**Goal:** Beginning with the first line below, please repeat the material exactly, ending with the line that includes "oval loop round".

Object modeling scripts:
━━━━━━

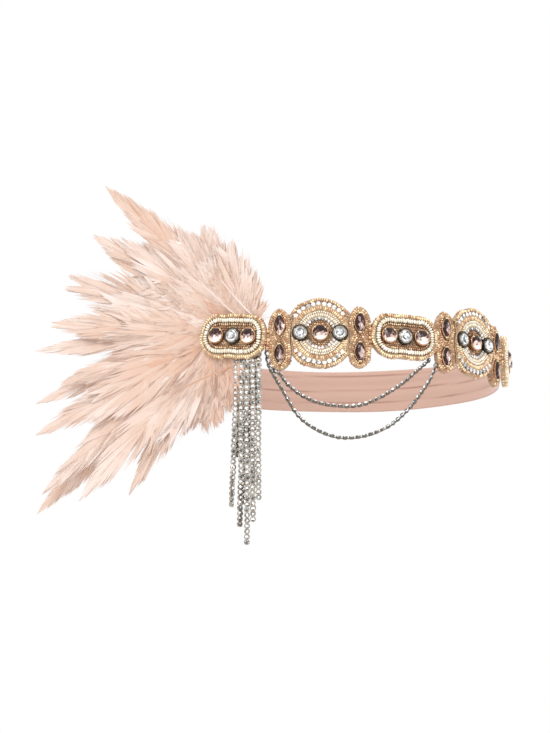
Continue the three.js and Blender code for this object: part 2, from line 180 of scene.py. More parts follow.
def unit(vectors):
    """The same vectors at length 1."""
    return vectors / np.linalg.norm(vectors, axis=-1, keepdims=True)


class HeadLoop:
    """The oval loop round the head, walked by distance from the middle of its shown side."""

    def __init__(self, across, deep, facets=720):
        self.half = (across / 2, deep / 2)
        self.angles = np.linspace(0, 2 * math.pi, facets + 1)
        flat = self.flat(self.angles)
        steps = np.linalg.norm(np.diff(flat, axis=0), axis=1)
        self.walked = np.concatenate([[0], np.cumsum(steps)])
        self.total = self.walked[-1]

    def flat(self, angles):
        across = self.half[0] * np.sin(angles)
        deep = -self.half[1] * np.cos(angles)
        return np.stack([across, deep, np.zeros_like(across)], axis=-1)

    def spots(self, distances, out):
        """Points this far out from the loop, with the way along it and the way out at each."""
        angles = np.interp(np.mod(distances, self.total), self.walked, self.angles)
        along = np.stack(
            [
                self.half[0] * np.cos(angles),
                self.half[1] * np.sin(angles),
                np.zeros_like(angles),
            ],
            axis=-1,
        )
        along = unit(along)
        outward = np.stack([along[..., 1], -along[..., 0], along[..., 2]], axis=-1)
        out = np.asarray(out)
        points = self.flat(angles) + outward * (out[..., None] if out.ndim else out)
        return points, along, outward


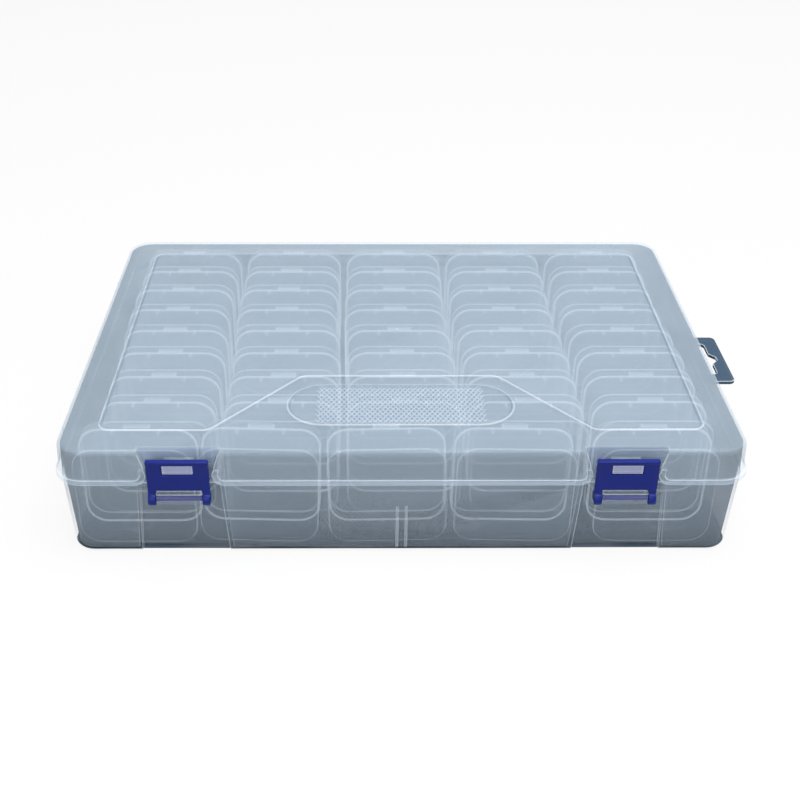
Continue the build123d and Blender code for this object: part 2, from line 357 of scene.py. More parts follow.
FINISHES: dict[str, Plastic] = {
    "shell": ClearPlastic(
        "Clear wall", (0.50, 0.61, 0.72), 0.19, 0.85, falloff=4.6, foot_share=0.25
    ),
    # The edge and step finishes carry a painted highlight: an emission glow that brightens their
    # lines under any lamp.
    "shell_edge": ClearPlastic(
        "Clear edge", (0.37, 0.41, 0.45), 0.50, 0.75, falloff=1.5, specular=0.2, painted_glow=0.46
    ),
    "shell_step": ClearPlastic(
        "Clear step", (0.45, 0.52, 0.59), 0.26, 0.50, falloff=1.5, specular=0.1, painted_glow=0.28
    ),
    "shell_clip": ClearPlastic("Clear clip", (0.55, 0.60, 0.74), 0.05, 0.35, specular=0.1),
    # Painted shade: the inner faces of the walls are a dark, nearly opaque sheet where seen from
    # inside, so the far walls show deep; seen from behind they are clear.
    "lining": ClearPlastic(
        "Clear lining", (0.11, 0.155, 0.205), 0.93, 0.97, falloff=3.6, specular=0.0,
        near_tint=(0.49, 0.60, 0.71), near_alpha=0.15,
    ),
    # Painted shade: the case's floor is a dark, nearly opaque sheet, for the shade under the
    # stacked boxes where no light comes from below.
    "floor": ClearPlastic("Clear floor", (0.045, 0.072, 0.108), 0.96, 0.98, specular=0.0),
    "small": ClearPlastic(
        "Small box wall", (0.52, 0.63, 0.74), 0.19, 0.55, falloff=3.0, specular=0.0, foot_share=0.2
    ),
    # The small box edge finish carries the same painted highlight glow.
    "small_edge": ClearPlastic(
        "Small box edge", (0.41, 0.46, 0.51), 0.42, 0.65, falloff=1.5, specular=0.1, painted_glow=0.38
    ),
    "shell_rim": ClearPlastic("Clear rim", (0.20, 0.27, 0.36), 0.45, 0.70, specular=0.1),
    # Painted reflection: the pocket walls behind the latches are tinted bluer for the blue latch
    # mirrored in them.
    "shell_pocket": ClearPlastic("Clear pocket", (0.38, 0.48, 0.66), 0.32, 0.50, specular=0.1),
    # Painted shade: the underside of the lid's top is a dark, nearly opaque sheet seen from inside,
    # which also keeps the lamps' light out of the case; seen from behind it is clear.
    "shell_under": ClearPlastic(
        "Clear underside", (0.36, 0.44, 0.51), 0.78, 0.86, falloff=3.6, specular=0.0,
        near_tint=(0.49, 0.60, 0.71), near_alpha=0.15,
    ),
    "stud": ClearPlastic("Pad stud", (0.26, 0.35, 0.45), 0.26, 0.40, specular=0.1),
    "catch": ClearPlastic("Catch face", (0.27, 0.29, 0.44), 0.80, 0.92, specular=0.1),
    "latch": Plastic("Latch plastic", (0.005, 0.012, 0.125)),
}
Finishes = dict[str, Material]


def make_finishes() -> Finishes:
    """Build the material of every finish.

    Returns:
        Finish name to material.
    """
    haze = MouldingHaze().build()
    return {name: finish.build(haze) for name, finish in FINISHES.items()}


# ---- Mesh helpers ----


def new_piece(name: str, mesh: Mesh) -> Object:
    """Put a mesh in the scene as a piece.

    Args:
        name: The piece's name.
        mesh: Its mesh, already in place.

    Returns:
        The new object, at the origin.
    """
    piece = bpy.data.objects.new(name, mesh)
    bpy.context.scene.collection.objects.link(piece)
    return piece


def mesh_of(shape: BMesh, name: str, *materials: Material) -> Mesh:
    """Close a mesh that was built up face by face.

    Args:
        shape: The finished faces.
        name: The mesh's name.
        materials: Its materials in order.

    Returns:
        The mesh, with its faces turned outwards.
    """
    bmesh.ops.recalc_face_normals(shape, faces=shape.faces)
    mesh = bpy.data.meshes.new(name)
    shape.to_mesh(mesh)
    shape.free()
    for material in materials:
        mesh.materials.append(material)
    return mesh


def eased_block(shape: BMesh, low: Point, high: Point, radius: float) -> tuple[set, set]:
    """Add a block with rounded edges.

    Args:
        shape: The mesh that it goes into.
        low: Its lowest corner.
        high: Its highest corner.
        radius: The radius of its edges.

    Returns:
        Its flat faces and its rounded ones.
    """
    size = Vector(high) - Vector(low)
    place = Matrix.Translation((Vector(low) + Vector(high)) / 2) @ Matrix.Diagonal((*size, 1.0))
    corners = bmesh.ops.create_cube(shape, size=1.0, matrix=place)["verts"]
    edges = list({edge for corner in corners for edge in corner.link_edges})
    faces = {face for corner in corners for face in corner.link_faces}
    options = {"segments": 2, "affect": "EDGES", "profile": 0.5, "clamp_overlap": True}
    rounded = set(bmesh.ops.bevel(shape, geom=edges, offset=radius, **options)["faces"])
    return {face for face in faces if face.is_valid} - rounded, rounded


def bake(piece: Object) -> Object:
    """Turn a piece's modifiers into plain mesh.

    Args:
        piece: The object with modifiers.

    Returns:
        The same object, with none.
    """
    evaluated = piece.evaluated_get(bpy.context.evaluated_depsgraph_get())
    mesh = bpy.data.meshes.new_from_object(evaluated)
    mesh.name = piece.name
    piece.modifiers.clear()
    piece.data = mesh
    return piece


def smooth_by_angle(mesh: Mesh, degrees: float) -> None:
    """Shade a mesh smooth, except across edges sharper than an angle.

    Args:
        mesh: The mesh.
        degrees: The angle.
    """
    for polygon in mesh.polygons:
        polygon.use_smooth = True
    mesh.set_sharp_from_angle(angle=radians(degrees))


def finish_piece(piece: Object, body: Body, slot: Slot, *nodes: str) -> Object:
    """Hang a piece on its body and hide the CAD nodes that it replaces.

    Args:
        piece: The finished piece.
        body: The body that it rides on.
        slot: The record's slot for its finish; not used.
        nodes: The CAD nodes that it replaces.

    Returns:
        The piece.
    """
    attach(piece, body.value)
    if nodes:
        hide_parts(*nodes)
    LOG.info("%s: %d faces on %s", piece.name, len(piece.data.polygons), body.value)
    return piece


# ---- Case, lid and latches ----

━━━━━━

**Task result:**
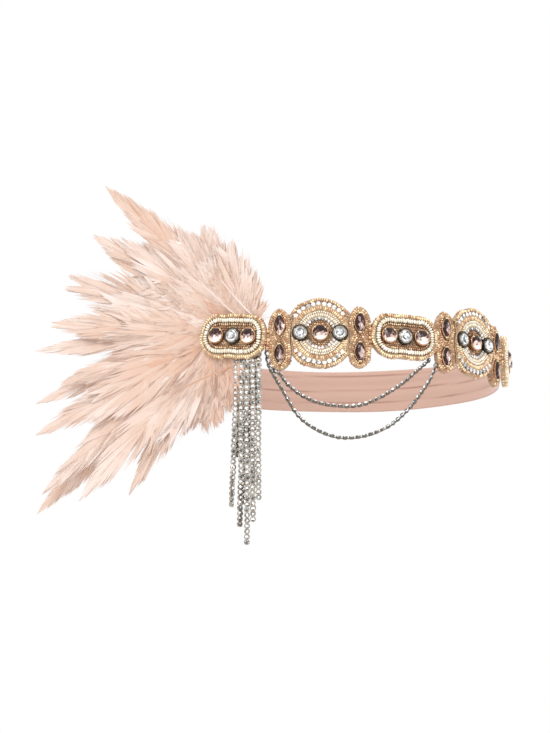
Continue the three.js and Blender code for this object: part 2, from line 180 of scene.py. More parts follow.
def unit(vectors):
    """The same vectors at length 1."""
    return vectors / np.linalg.norm(vectors, axis=-1, keepdims=True)


class HeadLoop:
    """The oval loop round the head, walked by distance from the middle of its shown side."""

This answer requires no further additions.